The new year brings new regulations to 401(k) plans that are designed to provide more fee disclosure to participants in qualified retirement plans. The Department of Labor thinks investors deserve to know how much they’re paying in fees to have their life savings managed in company retirement plans. Seems fair, right?
As I was looking for industry reaction to these new rules titled 408(b)(2) and 404(a) I came across this gem from an executive of a major mutual fund provider: “Such fee disclosure may not change participant behavior as intended, however…Learning that a fund costs 45 basis points [.45%] is interesting math, but the most important way to change outcomes is to change how much you save. The savings rate is the most important element of a retirement plan, not the fees. he said.” Entire article here.
In other words, you worry about you and we’ll take care of the rest, including how much we automatically charge you for the service we provide you without you having a choice in the matter. What’s even more, employees don’t have the choice to opt out of an expensive retirement plan and choose another less costly one. It just doesn’t work that way. Is the participant’s savings rate an important factor in their success? Yes, without a doubt. Do fees matter when the very intent of the investment product is to deliver higher returns to its owner? I would say so. It’s not like we’re buying a pair of boots where paying an extra 10% for a furrier liner delivers better comfort.

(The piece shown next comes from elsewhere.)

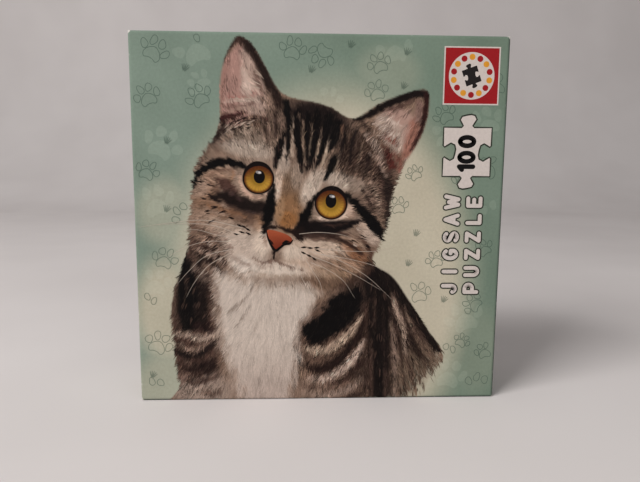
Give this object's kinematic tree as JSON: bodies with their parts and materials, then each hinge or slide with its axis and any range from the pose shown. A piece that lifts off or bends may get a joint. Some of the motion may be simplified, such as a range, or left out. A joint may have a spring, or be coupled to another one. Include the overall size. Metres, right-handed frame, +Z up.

With financial investments, cost has a direct impact on it’s very ability to perform.
It’s not the only factor, but shouldn’t you be able to make educated decisions with your money?
It will interesting to see how employers and employees respond to the new fee disclosures. In our firm we have been running side-by-side comparisons of various retirement plan options with employers to allow them to gauge the value of their plan. Most are shocked to learn of the true cost of their current plan…to the employees and the company.
The financial services industry is moving toward greater transparency, albeit kicking and screaming. Advisors have a choice in the coming transparency shift: to lead or to wait.